* [Given exercise]:
A precise retyping is required of every line from the one containing "main_housing();" down to the one containing "obj.parent = None", both included, and of no other line.

-------------------------

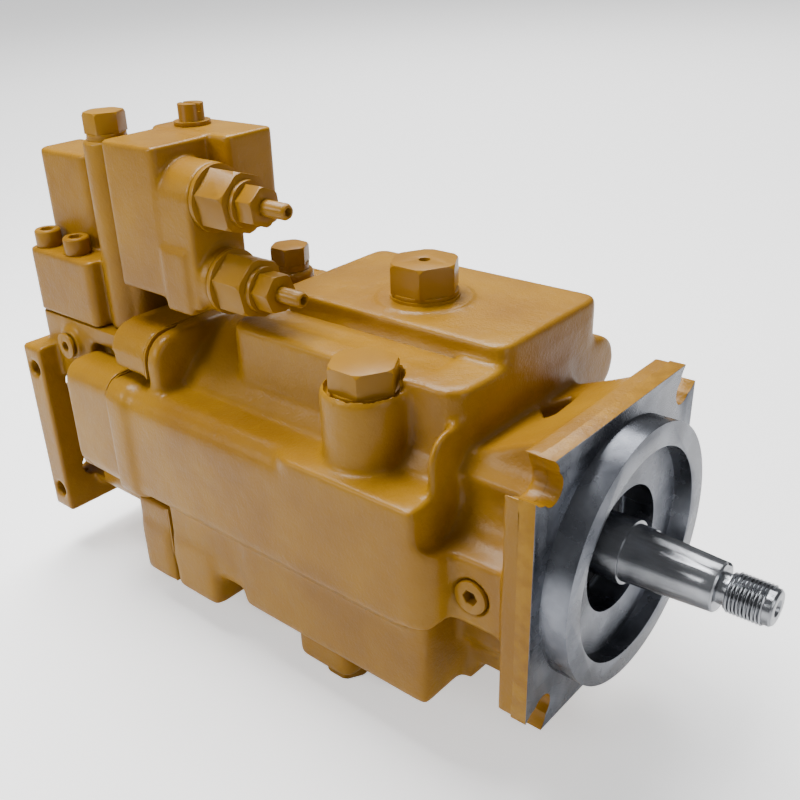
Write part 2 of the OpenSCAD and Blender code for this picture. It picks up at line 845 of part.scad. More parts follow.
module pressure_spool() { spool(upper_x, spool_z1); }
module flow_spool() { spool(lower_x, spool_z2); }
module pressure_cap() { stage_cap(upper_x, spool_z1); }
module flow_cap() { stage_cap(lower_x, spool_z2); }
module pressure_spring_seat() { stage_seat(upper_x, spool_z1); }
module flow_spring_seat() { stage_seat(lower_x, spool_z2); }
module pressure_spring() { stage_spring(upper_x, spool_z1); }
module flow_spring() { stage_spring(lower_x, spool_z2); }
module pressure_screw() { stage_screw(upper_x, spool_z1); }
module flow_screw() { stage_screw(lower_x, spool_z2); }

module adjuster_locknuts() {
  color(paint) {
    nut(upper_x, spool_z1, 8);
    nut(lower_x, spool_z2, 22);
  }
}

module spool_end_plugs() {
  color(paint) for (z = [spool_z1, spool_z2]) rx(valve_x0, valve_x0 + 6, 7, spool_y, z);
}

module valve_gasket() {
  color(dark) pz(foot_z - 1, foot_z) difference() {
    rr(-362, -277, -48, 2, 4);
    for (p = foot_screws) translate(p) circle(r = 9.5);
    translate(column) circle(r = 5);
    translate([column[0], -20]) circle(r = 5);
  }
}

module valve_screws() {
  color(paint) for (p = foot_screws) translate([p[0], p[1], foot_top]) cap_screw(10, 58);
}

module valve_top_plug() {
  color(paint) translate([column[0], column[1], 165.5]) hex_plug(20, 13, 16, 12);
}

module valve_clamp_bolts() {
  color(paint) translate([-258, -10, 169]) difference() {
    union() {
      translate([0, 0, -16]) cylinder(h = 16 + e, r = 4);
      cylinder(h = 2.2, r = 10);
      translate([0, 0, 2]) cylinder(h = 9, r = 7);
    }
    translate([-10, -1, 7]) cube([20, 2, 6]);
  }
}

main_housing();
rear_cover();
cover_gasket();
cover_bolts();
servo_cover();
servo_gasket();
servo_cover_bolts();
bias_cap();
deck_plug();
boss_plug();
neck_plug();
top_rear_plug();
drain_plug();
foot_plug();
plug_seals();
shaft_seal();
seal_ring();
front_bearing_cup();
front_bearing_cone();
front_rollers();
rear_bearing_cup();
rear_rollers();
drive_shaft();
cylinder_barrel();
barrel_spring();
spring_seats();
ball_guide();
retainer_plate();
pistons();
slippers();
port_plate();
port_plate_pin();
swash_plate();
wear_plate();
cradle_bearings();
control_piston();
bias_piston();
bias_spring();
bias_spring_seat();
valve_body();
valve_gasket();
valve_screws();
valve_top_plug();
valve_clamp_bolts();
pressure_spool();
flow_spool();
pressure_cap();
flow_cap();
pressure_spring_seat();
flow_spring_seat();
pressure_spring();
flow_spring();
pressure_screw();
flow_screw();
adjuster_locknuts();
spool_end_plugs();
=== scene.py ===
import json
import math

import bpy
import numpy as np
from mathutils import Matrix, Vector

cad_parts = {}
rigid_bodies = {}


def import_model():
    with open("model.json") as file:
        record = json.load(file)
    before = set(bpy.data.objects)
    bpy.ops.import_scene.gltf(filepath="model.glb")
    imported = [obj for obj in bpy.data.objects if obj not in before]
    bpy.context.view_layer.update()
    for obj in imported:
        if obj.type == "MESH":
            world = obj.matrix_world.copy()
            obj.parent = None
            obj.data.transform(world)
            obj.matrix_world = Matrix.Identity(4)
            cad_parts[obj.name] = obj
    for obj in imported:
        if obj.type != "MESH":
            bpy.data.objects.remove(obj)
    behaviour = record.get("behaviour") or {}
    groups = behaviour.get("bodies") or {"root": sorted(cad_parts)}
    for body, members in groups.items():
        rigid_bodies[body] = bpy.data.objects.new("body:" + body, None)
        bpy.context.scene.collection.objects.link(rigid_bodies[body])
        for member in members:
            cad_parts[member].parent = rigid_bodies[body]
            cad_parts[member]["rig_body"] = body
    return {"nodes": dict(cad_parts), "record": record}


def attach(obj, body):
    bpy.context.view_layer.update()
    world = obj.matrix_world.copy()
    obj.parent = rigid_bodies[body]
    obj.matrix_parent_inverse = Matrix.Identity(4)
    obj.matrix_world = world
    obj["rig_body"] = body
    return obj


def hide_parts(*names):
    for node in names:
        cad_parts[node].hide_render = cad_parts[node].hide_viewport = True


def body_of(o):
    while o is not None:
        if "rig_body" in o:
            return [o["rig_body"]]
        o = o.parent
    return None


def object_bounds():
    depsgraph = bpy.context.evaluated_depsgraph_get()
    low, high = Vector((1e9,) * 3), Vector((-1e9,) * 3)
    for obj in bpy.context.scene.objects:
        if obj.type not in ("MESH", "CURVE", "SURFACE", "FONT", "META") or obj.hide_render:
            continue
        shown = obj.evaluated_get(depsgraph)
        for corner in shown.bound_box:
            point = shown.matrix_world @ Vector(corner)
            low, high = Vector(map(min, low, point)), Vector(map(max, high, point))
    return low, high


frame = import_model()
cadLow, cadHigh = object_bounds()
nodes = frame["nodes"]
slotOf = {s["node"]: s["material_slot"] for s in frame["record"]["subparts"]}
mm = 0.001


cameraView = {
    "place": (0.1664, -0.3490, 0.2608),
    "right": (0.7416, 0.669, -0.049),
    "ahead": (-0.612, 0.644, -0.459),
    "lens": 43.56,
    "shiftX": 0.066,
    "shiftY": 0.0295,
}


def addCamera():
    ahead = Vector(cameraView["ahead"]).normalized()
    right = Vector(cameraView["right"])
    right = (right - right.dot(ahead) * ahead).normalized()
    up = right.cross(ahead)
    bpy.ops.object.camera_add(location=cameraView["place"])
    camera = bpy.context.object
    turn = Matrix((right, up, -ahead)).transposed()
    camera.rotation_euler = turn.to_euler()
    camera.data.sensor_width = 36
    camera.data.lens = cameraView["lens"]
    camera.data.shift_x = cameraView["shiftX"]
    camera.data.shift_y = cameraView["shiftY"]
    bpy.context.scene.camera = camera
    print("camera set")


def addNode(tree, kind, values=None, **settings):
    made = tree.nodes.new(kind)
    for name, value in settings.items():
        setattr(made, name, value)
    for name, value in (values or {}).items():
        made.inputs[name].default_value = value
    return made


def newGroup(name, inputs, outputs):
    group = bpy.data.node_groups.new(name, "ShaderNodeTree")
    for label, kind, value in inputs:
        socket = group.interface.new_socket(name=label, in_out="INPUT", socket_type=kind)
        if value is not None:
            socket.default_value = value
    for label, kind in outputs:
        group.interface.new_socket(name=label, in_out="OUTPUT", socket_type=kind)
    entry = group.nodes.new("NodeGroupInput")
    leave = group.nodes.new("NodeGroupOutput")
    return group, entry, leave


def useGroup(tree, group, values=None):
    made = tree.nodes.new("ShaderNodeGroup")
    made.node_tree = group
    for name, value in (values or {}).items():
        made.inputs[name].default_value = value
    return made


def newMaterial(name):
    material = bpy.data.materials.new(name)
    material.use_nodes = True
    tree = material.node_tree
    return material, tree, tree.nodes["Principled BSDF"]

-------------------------

* [Output for this task]:
main_housing();
rear_cover();
cover_gasket();
cover_bolts();
servo_cover();
servo_gasket();
servo_cover_bolts();
bias_cap();
deck_plug();
boss_plug();
neck_plug();
top_rear_plug();
drain_plug();
foot_plug();
plug_seals();
shaft_seal();
seal_ring();
front_bearing_cup();
front_bearing_cone();
front_rollers();
rear_bearing_cup();
rear_rollers();
drive_shaft();
cylinder_barrel();
barrel_spring();
spring_seats();
ball_guide();
retainer_plate();
pistons();
slippers();
port_plate();
port_plate_pin();
swash_plate();
wear_plate();
cradle_bearings();
control_piston();
bias_piston();
bias_spring();
bias_spring_seat();
valve_body();
valve_gasket();
valve_screws();
valve_top_plug();
valve_clamp_bolts();
pressure_spool();
flow_spool();
pressure_cap();
flow_cap();
pressure_spring_seat();
flow_spring_seat();
pressure_spring();
flow_spring();
pressure_screw();
flow_screw();
adjuster_locknuts();
spool_end_plugs();
=== scene.py ===
import json
import math

import bpy
import numpy as np
from mathutils import Matrix, Vector

cad_parts = {}
rigid_bodies = {}


def import_model():
    with open("model.json") as file:
        record = json.load(file)
    before = set(bpy.data.objects)
    bpy.ops.import_scene.gltf(filepath="model.glb")
    imported = [obj for obj in bpy.data.objects if obj not in before]
    bpy.context.view_layer.update()
    for obj in imported:
        if obj.type == "MESH":
            world = obj.matrix_world.copy()
            obj.parent = None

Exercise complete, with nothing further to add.